Schrader deja claro que su protagonista se dedica a “arrancar las malas hierbas”, como se explicita en un momento del filme. Pero lo que antes eran delitos de odio, ahora se ha convertido en una delicada profesión más vinculada a una nueva masculinidad que a la violencia racista de su pasado. Como siempre en esta trilogía de Schrader, será una mujer la que precipite su descenso a los infiernos y a la salvación. En este caso se trata de la sobrina nieta de la Sra. Haverill, una chica negra a la que tomará de aprendiz. La atracción que surgirá entre ellos hará que expíe todos sus pecados, y mostrará que el racismo está en todos los miembros (blancos) de ese pequeño ecosistema.

Schrader define estas tres películas como su trilogía sobre la narrativa de Man in a Room, donde una figura solitaria lucha contra su pasado y se esconde detrás de su trabajo diario mientras espera a que algo cambie. Una narrativa que se remonta a los primeros años de su carrera. “El personaje surgió con Taxi Driver (1976), que era una extensión del héroe existencial de la ficción europea”, dice el director en el dosier de prensa del filme. Personajes que son algo más. “Se trata de encontrar una metáfora rica y compleja, ya sea un gigoló (American Gigoló, 1980), un traficante de drogas (Posibilidad de escape, 1992), un jugador (El contador de cartas, 2021) o un jardinero”, explica el director para el que “la jardinería es una metáfora especialmente rica, tanto en lo positivo como en lo negativo”. 

El punto de partida de este filme es, aunque pueda parecer lo contrario, la jardinería. Schrader tuvo una imagen de un jardinero solitario, y a partir de ahí empezó a preguntarse qué le pasaba, por qué había llegado a ese punto. “A partir de ahí pensé en el Programa de Protección de Testigos, y volví a hacerme otra pregunta, '¿por qué está en ese programa?' Y se me ocurrió la idea de que había sido un pistolero a sueldo para supremacistas blancos”, explica del proceso creativo del filme que tiene en sus actores una de sus mejores bazas. Joel Edgerton es el arquetipo perfecto de hombre rudo lleno de traumas.
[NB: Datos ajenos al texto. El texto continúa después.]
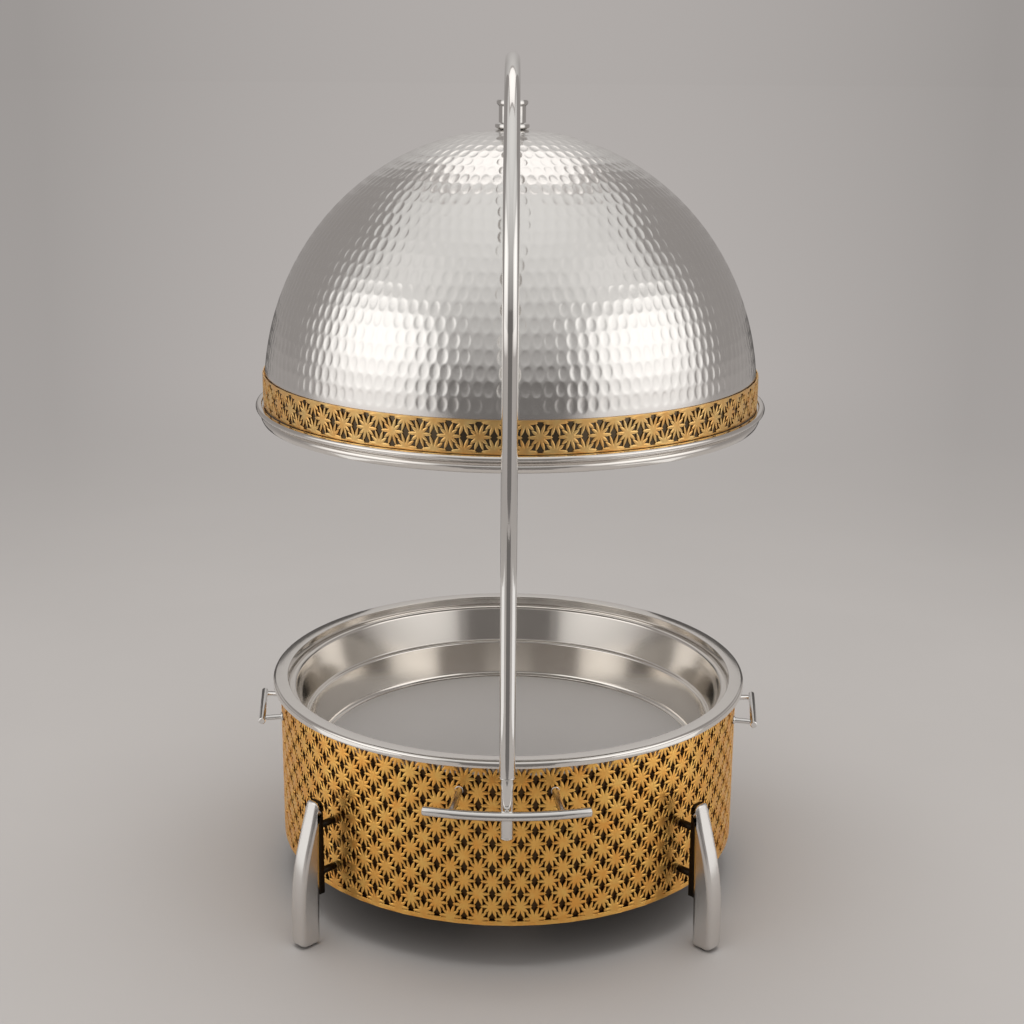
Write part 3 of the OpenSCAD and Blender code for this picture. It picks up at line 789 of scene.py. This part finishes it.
def leg_face_r(z):
    """Distance of a leg's inner face from the bowl's axis at height z."""
    top_z = LEG_TOP - LEG_HALF_TOP
    return LEG_IN_R + LEG_LEAN * (top_z - z) / (top_z - GLIDE_H - 4)


def bracket_outline():
    """A bracket plate's side view, against the leg's inner face."""
    c = BRACKET_CORNER
    outer = LEG_IN_R - FIT
    top = BRACKET_TOP
    return np.vstack([
        [[BRACKET_R, BRACKET_Z]],
        [[leg_face_r(BRACKET_Z) - FIT, BRACKET_Z]],
        [[outer, LEG_TOP - LEG_HALF_TOP]],
        arc_2d(outer - c, top - c, c, 0, 90, 8),
        arc_2d(BRACKET_R + c, top - c, c, 90, 180, 8),
    ])


def resampled(outline, step):
    """A closed outline with extra points so that no side is longer than step."""
    out = []
    for a, b in zip(outline, np.roll(outline, -1, axis=0)):
        pieces = max(1, int(math.ceil(np.linalg.norm(b - a) / step)))
        out.extend([a + (b - a) * k / pieces for k in range(pieces)])
    return np.array(out)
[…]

De hecho, Schrader le escogió porque “quería a alguien que se pareciera a Robert Mitchum, este tipo con el que no querrías pelearte en un bar, ese físico norteamericano de los años 50”. A su lado la siempre perfecta Sigourney Weaver y el descubrimiento de Quintessa Swindell. Aunque sus películas se parezcan todas entre sí, para el director hay “que crear un entorno social diferente en cada película”, y usa una metáfora simple para entenderlo: “Se trata de hacer vino nuevo en odres viejas”.

En el maestro jardinero hay “un hombre atrapado entre dos mujeres, una lo suficientemente mayor para ser su madre y la otra lo suficientemente joven para ser su hija”. Para Schrader hay algo que une esta película con su clásico Taxi Driver: “Me pareció interesante ver qué pasaría si el personaje de Cybill Shepherd, Betsy, se tomara un café con la Iris de Jodie Foster”.